Below is an example where I do not include the observed data in the Categorical distribution.

for rv in rv_list:
    num_categories = len(set(data[rv])
    mu = pm.Dirichlet(f"prior_{rv}", a=[1]*num_categories, shape=(num_categories,))
    x = pm.Categorical(f"likelihood_{rv}", p=mu)
trace = pm.sample(1000, cores=1)

The NUTS sampler is assigned for the uniform Dirichlet prior, and Metropolis is assigned for the Categorical distribution. As seen below, both the Dirichlet prior and Categorical likelihood variables are present in the trace.

What I am unsure about is when I modify the Categorical variable to include observed data, the trace no longer seems to include the Categorical variable. Instead, the prior variable is modified to reflect the reality of the observed data. For example, I add an observed argument like this:

x = pm.Categorical(f"likelihood_{rv}", p=mu, observed=data[rv])

The trace object visualization now appears this way:

Firstly, I am not sure why adding observed data to the declaration of the Categorical variable causes that variable to disappear from the trace output. Second, I am confused as to why the observed data would cause the prior random variable to change. (As one example, in my data, there are many more females than males, as seen by the blue distribution taking on a larger mean value than the orange distribution in the top left chart of the above figure).

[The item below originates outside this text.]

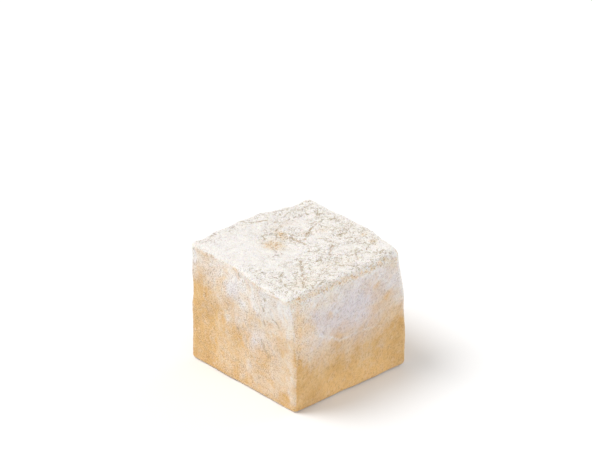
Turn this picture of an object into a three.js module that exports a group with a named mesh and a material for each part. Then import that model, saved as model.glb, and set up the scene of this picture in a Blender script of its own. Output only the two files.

This is probably a pretty easy question for someone with experience to answer, but I was somewhat unclear about the expected behavior based on the documentation. For example, in the Getting Started guide, there are 2 case studies including observed data; in the coal mining case, the variable with the observed data appears in the final trace, and in the stochastic votality case, it does not.

Thanks in advance for any help!

1 Like

Welcome!

The values of observed variables are not sampled. The observed values are taken “as is” and the likelihood of those observed values is calculated (repeatedly) during sampling.

In the coal mining disaster example, I do not see the observed variable (disasters) in the posterior. The observed data is always present in the inferenceData object (i.e., idata.observed_data), but not in the posterior (i.e., idata.posterior).

3 Likes

Thanks for the response! What I was trying to do was accomplished by pm.sample_posterior_predictive(trace)

1 Like

Glad you got it sorted out!